* start Data provided *
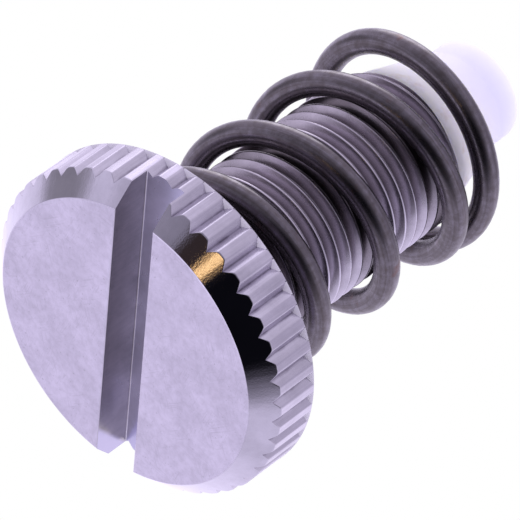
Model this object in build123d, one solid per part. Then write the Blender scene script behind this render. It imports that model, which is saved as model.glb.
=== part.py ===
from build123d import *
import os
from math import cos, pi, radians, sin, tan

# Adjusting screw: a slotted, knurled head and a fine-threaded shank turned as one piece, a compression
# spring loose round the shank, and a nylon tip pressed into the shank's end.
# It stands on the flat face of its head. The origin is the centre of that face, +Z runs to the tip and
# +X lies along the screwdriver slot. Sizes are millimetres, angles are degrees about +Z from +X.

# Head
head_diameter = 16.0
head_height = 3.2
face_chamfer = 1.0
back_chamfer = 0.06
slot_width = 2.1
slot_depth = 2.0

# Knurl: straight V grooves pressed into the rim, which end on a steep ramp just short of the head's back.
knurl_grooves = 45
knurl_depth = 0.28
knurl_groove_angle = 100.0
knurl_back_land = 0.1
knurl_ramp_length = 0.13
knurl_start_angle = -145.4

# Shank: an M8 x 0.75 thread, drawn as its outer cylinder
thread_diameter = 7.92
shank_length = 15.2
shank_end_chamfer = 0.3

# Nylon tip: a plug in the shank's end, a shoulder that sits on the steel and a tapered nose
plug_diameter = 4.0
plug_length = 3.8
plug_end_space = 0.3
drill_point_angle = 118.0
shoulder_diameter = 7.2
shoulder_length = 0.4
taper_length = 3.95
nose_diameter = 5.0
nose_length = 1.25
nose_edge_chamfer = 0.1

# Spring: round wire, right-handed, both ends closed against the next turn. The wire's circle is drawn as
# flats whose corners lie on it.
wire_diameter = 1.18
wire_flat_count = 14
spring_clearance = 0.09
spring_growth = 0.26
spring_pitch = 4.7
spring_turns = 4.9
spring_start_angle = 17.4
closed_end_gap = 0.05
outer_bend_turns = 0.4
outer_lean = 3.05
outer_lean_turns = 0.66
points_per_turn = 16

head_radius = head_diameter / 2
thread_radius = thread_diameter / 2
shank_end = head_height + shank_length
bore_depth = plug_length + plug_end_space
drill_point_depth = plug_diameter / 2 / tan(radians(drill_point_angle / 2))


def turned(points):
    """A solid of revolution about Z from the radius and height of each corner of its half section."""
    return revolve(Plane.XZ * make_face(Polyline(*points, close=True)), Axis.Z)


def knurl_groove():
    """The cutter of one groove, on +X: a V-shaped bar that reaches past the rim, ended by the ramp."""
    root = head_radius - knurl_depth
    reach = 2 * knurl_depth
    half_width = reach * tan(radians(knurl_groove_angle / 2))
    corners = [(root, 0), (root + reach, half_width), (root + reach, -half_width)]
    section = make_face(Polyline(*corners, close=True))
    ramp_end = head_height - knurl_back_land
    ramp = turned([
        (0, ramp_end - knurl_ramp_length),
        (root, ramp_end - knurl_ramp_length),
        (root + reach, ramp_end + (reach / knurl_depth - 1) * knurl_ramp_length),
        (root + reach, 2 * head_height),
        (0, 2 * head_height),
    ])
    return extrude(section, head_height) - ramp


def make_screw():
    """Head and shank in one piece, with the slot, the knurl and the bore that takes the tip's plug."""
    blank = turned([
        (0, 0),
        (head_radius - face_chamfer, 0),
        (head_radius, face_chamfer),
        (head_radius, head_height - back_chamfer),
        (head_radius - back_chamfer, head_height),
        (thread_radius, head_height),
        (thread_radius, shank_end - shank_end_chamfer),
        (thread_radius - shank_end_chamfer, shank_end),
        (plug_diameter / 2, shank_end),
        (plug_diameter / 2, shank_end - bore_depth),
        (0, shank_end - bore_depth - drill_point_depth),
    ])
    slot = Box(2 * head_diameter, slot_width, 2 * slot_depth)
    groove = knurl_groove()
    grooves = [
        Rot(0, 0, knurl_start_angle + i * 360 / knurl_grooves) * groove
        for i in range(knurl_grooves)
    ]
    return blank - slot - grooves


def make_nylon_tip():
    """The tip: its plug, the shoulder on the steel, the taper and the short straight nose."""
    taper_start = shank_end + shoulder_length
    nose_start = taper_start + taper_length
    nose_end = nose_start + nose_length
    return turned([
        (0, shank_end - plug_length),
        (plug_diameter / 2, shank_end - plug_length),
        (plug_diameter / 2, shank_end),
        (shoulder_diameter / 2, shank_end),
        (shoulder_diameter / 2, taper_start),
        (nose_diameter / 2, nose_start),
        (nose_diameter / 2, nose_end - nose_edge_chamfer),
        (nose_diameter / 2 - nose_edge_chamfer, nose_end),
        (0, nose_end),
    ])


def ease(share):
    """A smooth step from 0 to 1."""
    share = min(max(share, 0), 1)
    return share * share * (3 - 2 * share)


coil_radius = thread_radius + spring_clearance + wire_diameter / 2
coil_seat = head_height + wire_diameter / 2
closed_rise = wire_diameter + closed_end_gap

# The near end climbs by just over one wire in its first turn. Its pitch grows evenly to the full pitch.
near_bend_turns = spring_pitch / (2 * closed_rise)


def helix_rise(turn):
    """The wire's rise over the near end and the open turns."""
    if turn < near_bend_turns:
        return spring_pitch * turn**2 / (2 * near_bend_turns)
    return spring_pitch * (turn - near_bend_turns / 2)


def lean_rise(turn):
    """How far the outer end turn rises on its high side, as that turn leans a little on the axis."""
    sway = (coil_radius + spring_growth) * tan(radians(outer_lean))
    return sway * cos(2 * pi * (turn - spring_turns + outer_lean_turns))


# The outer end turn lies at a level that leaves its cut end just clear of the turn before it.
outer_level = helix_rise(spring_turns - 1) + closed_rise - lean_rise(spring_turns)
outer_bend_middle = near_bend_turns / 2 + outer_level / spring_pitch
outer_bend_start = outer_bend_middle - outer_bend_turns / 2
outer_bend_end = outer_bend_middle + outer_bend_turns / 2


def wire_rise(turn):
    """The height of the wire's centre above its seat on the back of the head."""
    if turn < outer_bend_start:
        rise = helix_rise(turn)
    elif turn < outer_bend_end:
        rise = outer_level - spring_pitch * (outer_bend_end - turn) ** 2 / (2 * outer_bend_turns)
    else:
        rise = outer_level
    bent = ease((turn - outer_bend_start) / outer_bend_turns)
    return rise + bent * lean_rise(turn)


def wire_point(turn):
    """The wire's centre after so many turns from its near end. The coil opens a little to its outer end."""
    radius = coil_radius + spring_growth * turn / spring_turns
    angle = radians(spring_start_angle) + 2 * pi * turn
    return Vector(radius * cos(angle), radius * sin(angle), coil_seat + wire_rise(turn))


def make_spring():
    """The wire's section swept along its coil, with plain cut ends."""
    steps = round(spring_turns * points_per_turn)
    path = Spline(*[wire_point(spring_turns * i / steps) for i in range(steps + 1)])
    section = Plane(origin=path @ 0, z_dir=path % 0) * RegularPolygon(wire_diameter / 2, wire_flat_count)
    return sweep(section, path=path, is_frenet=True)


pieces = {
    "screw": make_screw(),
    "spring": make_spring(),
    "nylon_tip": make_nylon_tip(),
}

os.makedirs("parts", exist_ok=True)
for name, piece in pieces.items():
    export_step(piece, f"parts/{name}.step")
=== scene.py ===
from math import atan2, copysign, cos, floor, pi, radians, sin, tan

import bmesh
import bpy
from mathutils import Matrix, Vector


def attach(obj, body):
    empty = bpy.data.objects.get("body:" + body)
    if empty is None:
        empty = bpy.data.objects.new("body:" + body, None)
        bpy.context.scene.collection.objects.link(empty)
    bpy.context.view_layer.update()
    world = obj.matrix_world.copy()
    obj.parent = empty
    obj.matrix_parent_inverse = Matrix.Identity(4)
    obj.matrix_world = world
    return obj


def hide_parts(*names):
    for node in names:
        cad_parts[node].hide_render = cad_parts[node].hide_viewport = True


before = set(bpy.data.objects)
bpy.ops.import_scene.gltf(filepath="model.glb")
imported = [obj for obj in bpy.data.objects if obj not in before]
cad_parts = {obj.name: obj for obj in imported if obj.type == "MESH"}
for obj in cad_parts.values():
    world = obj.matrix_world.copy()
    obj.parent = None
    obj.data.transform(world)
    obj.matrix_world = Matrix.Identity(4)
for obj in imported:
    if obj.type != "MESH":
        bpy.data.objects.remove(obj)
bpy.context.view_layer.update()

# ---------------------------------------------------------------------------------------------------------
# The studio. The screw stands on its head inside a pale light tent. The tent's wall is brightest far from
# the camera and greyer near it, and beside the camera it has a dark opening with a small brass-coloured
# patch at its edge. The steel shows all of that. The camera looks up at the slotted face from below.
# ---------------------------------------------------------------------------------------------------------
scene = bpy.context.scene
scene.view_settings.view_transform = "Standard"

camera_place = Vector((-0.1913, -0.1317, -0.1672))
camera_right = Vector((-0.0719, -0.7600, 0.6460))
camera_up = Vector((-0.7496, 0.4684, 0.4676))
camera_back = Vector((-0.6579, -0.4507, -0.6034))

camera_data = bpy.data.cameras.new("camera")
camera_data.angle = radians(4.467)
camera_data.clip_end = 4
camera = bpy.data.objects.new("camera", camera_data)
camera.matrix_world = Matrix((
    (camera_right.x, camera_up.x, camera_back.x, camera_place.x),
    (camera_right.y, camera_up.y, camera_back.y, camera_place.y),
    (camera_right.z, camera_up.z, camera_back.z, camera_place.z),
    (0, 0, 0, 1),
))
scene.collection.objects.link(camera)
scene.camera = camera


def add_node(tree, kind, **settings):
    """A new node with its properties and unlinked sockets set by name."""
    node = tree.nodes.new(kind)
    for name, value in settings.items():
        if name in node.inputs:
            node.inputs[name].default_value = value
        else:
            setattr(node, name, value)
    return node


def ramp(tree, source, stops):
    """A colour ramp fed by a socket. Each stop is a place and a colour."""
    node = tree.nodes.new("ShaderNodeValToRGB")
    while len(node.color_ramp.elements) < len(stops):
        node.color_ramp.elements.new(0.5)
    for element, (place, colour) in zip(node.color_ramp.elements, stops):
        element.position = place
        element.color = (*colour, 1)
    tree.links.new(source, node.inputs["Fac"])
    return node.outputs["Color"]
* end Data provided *
# Stated exercise:
Only the lines from the start of the data to the line holding "return revolve(Plane.XZ *" are wanted; return them exactly, both ends included.

# Correct output:
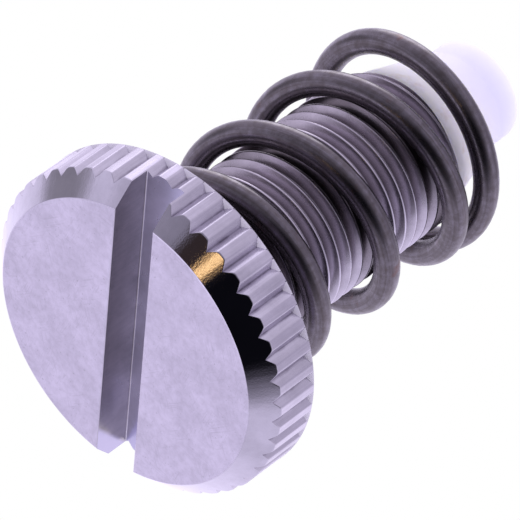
Model this object in build123d, one solid per part. Then write the Blender scene script behind this render. It imports that model, which is saved as model.glb.
=== part.py ===
from build123d import *
import os
from math import cos, pi, radians, sin, tan

# Adjusting screw: a slotted, knurled head and a fine-threaded shank turned as one piece, a compression
# spring loose round the shank, and a nylon tip pressed into the shank's end.
# It stands on the flat face of its head. The origin is the centre of that face, +Z runs to the tip and
# +X lies along the screwdriver slot. Sizes are millimetres, angles are degrees about +Z from +X.

# Head
head_diameter = 16.0
head_height = 3.2
face_chamfer = 1.0
back_chamfer = 0.06
slot_width = 2.1
slot_depth = 2.0

# Knurl: straight V grooves pressed into the rim, which end on a steep ramp just short of the head's back.
knurl_grooves = 45
knurl_depth = 0.28
knurl_groove_angle = 100.0
knurl_back_land = 0.1
knurl_ramp_length = 0.13
knurl_start_angle = -145.4

# Shank: an M8 x 0.75 thread, drawn as its outer cylinder
thread_diameter = 7.92
shank_length = 15.2
shank_end_chamfer = 0.3

# Nylon tip: a plug in the shank's end, a shoulder that sits on the steel and a tapered nose
plug_diameter = 4.0
plug_length = 3.8
plug_end_space = 0.3
drill_point_angle = 118.0
shoulder_diameter = 7.2
shoulder_length = 0.4
taper_length = 3.95
nose_diameter = 5.0
nose_length = 1.25
nose_edge_chamfer = 0.1

# Spring: round wire, right-handed, both ends closed against the next turn. The wire's circle is drawn as
# flats whose corners lie on it.
wire_diameter = 1.18
wire_flat_count = 14
spring_clearance = 0.09
spring_growth = 0.26
spring_pitch = 4.7
spring_turns = 4.9
spring_start_angle = 17.4
closed_end_gap = 0.05
outer_bend_turns = 0.4
outer_lean = 3.05
outer_lean_turns = 0.66
points_per_turn = 16

head_radius = head_diameter / 2
thread_radius = thread_diameter / 2
shank_end = head_height + shank_length
bore_depth = plug_length + plug_end_space
drill_point_depth = plug_diameter / 2 / tan(radians(drill_point_angle / 2))


def turned(points):
    """A solid of revolution about Z from the radius and height of each corner of its half section."""
    return revolve(Plane.XZ * make_face(Polyline(*points, close=True)), Axis.Z)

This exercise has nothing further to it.